Dixie Network
- Type: Radio
- Branding: "Dateline Dixie, news of the South for those in the South" "This is Dixie"
- Country: United States
- Founded: 1946 by Aaron B. Robinson, Sr
- Headquarters: Jackson, Tennessee, USA
- Broadcast area: Tennessee and Mississippi
- Dissolved: December 1973

= Dixie Network =

American regional radio network

The Dixie Network was a commercial radio broadcasting network operating in Tennessee and Mississippi beginning in 1946 and ending in December 1973. Three of the six AM stations had the letters "DX" within their call signs, such as WDXI in Jackson, Tennessee, WDXE-AM-FM, Lawrenceburg, Tennessee, and WDXN, Clarksville, Tennessee. These letters gave rise to usage of the term "Dixie Stations".

==History==
Headquartered in Jackson, Tennessee, the stations were incorporated as separate corporations, each one founded by Aaron B. Robinson, Sr., principal owner and chief executive officer. The stations were: WCMA, Corinth, Mississippi, 1946; WENK, Union City, Tennessee, 1947; WDXI, Jackson, Tennessee, 1948; WDXE, Lawrenceburg, Tennessee, 1951; WTPR, Paris, Tennessee, 1951; WDXL, Lexington, Tennessee, 1954; WDXN, Clarksville, Tennessee, 1954; and WDXI-TV, Jackson, Tennessee, 1955. WDXL had been built in 1954 using equipment acquired when Robinson bought and shut down Jackson station WPLI the year prior; it was sold off the following year.

Dixie Network stations were known for a high degree of professionalism for small market operations. Always focused on local news and local community events, the stations and their personnel were known and respected for civic awareness and contributions.
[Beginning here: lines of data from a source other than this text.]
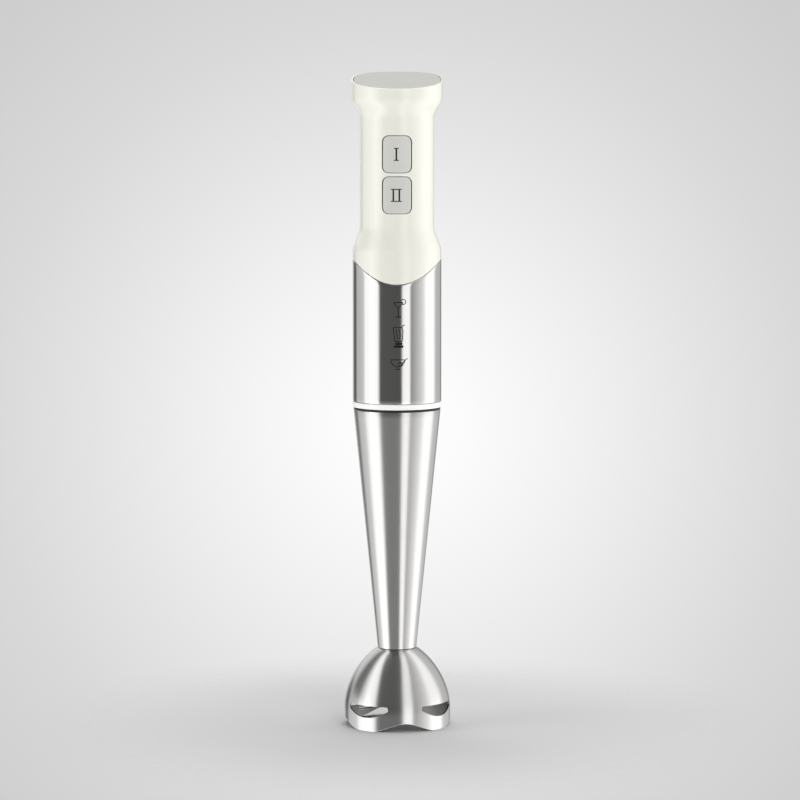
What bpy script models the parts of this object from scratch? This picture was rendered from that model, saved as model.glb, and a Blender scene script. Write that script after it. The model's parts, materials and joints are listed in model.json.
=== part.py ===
"""A stick blender: a motor unit with two push buttons, and a steel foot that twists off.

Metres, +Z up. The origin is on the long axis at the level the rim stands on. The buttons face -Y.
"""

import math

import bmesh
import bpy

GAP = 0.0003  # between pieces that touch
WELD = 0.00001  # merge distance
FINE = 40  # sides of the large round pieces outside
COARSE = 36  # sides of the large round pieces inside
MOTOR_SIDES = 28  # sides of the motor's housing and what follows it
SMALL = 20  # sides of the small round pieces

# Foot: bell, shaft and blade.
BELL_RADIUS = 0.0325
BELL_WALL = 0.0010
BELL_UPRIGHT = 0.0100  # the bell's wall is upright below this height
NECK_Z = 0.0474  # the crease where the bell meets the shaft
NECK_RADIUS = 0.0120
LOBES = 4
RIM_LIFT = 0.0053  # height of the rim's arches
RIM_BAND = 0.0078  # the arches fade out over this height
RIM_FLAT_DEG = 8.0  # half of the flat that each lobe stands on
FOOT_TURN_DEG = 9.0  # an arch's middle, from the front towards +X
SLOT_HALF_DEG = 26.0
SLOT_TOP = 0.0154
SLOT_ENDS = 0.0127
SLOT_LOW = 0.0081
SHAFT_LENGTH = 0.1462
SHAFT_WALL = 0.0008
SPINDLE_RADIUS = 0.0025
BLADE_RADIUS = 0.0235
BLADE_Z = 0.0118
BLADE_THICK = 0.0010

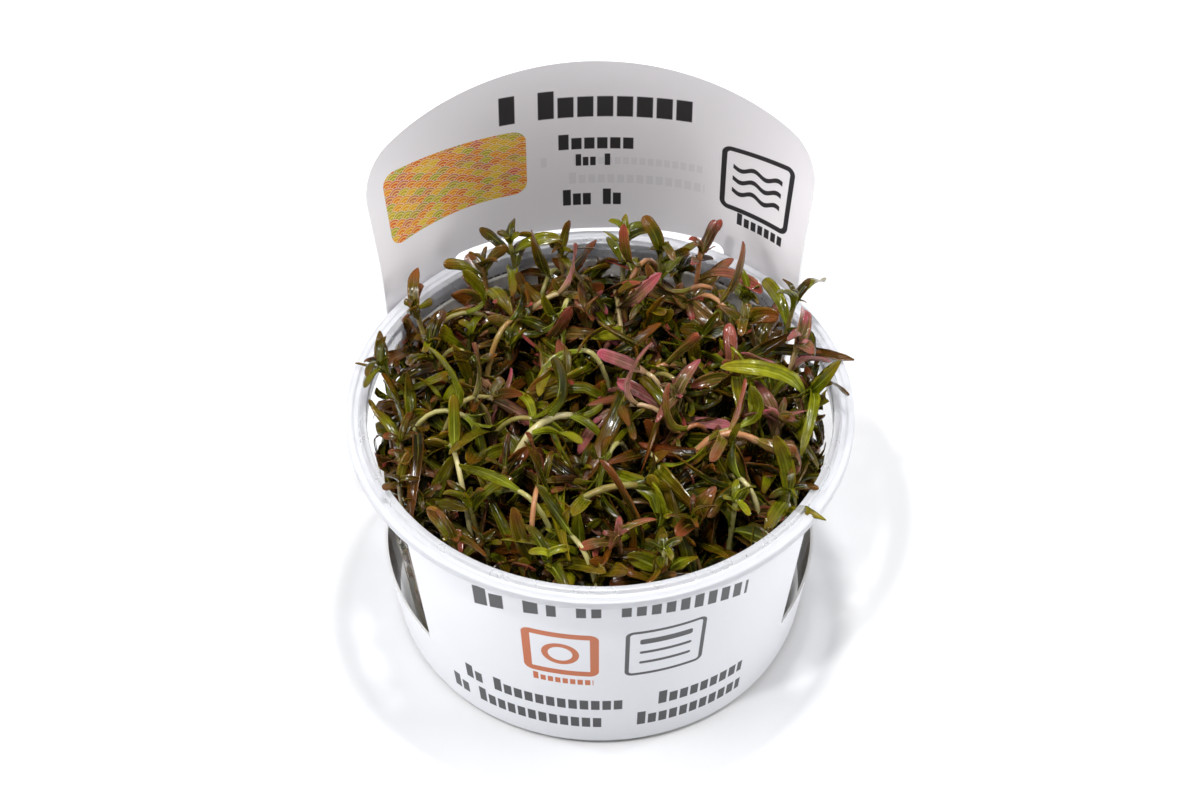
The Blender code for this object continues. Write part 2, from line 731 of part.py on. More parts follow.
def sprig_body(sprig):
    """One closed body: the stem with its leaves grown out of its node faces."""
    bm = bmesh.new()
    rings = [[bm.verts.new(corner) for corner in ring.corners()] for ring in sprig.rings]
    add_face(bm, rings[0])
    add_face(bm, rings[-1])
    starts = {start: node for node, start in enumerate(sprig.node_rings)}
    for index, (low, high) in enumerate(zip(rings, rings[1:])):
        for side in range(4):
            ahead = (side + 1) % 4
            corners = (low[side], low[ahead], high[ahead], high[side])
            leaf = sprig.leaves.get((starts.get(index), side))
            if leaf is None:
                add_face(bm, corners)
            else:
                add_leaf(bm, leaf, corners)
    return bm


def clear_scene():
    """Removes whatever the file holds."""
    for old in list(bpy.data.objects):
        bpy.data.objects.remove(old, do_unlink=True)


def build_rotala():
    """Builds every piece."""
    clear_scene()
    add_piece("cup", turned_body(cup_profile(), CUP_SEGMENTS), "clear plastic")
    add_piece("nutrient_gel", turned_body(gel_profile(), GEL_SEGMENTS), "culture gel")
    add_piece("label_sleeve", card_body(), "white card")
    for number, sprig in enumerate(grow_all(), start=1):
        add_piece(f"sprig_{number:02d}", sprig_body(sprig), sprig.tone, sharp_angle=50.0)


build_rotala()
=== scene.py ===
import json
import logging
import math
import random
from dataclasses import asdict, dataclass, field
from enum import Enum
from functools import cached_property, partial, partialmethod
from typing import Callable, Iterator

import bpy
import numpy as np
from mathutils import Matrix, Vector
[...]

Mr. Robinson, 55 years of age, died unexpectedly in December 1961. Under his will and testament, Robinson Enterprises, including the Dixie Network, were administered by the Trust Department of the former National Bank of Commerce in Jackson. J. Kenneth (Ken) Marston, manager of WDXE, was chosen by stockholders and National Bank of Commerce to assume general management of the Dixie Network beginning January 1962. WDXI-TV was sold to Bahakel Broadcasting Corporation of Charlotte, North Carolina, in 1966. The call sign became WBBJ-TV at that time.

In addition to community service by the respective stations management was known for participation in radio industry efforts beyond their station responsibilities.
John E. Bell, manager, WCMA, Corinth, Mississippi served as President of the Mississippi Broadcast Association. J. Kenneth Marston, Sr. served as President of the Tennessee Association of Broadcasters. Still later, WDXI manager Charles R. Simms, served as President of the Tennessee Association of Broadcasters. Marston also was elected to the National Association of Broadcasters board of directors in 1970 Edward B. Fritts, who began his broadcast career at WENK, Union City, Tennessee, was elected President of The National Association of Broadcasters, Washington, D.C., where he led the national trade association with distinction.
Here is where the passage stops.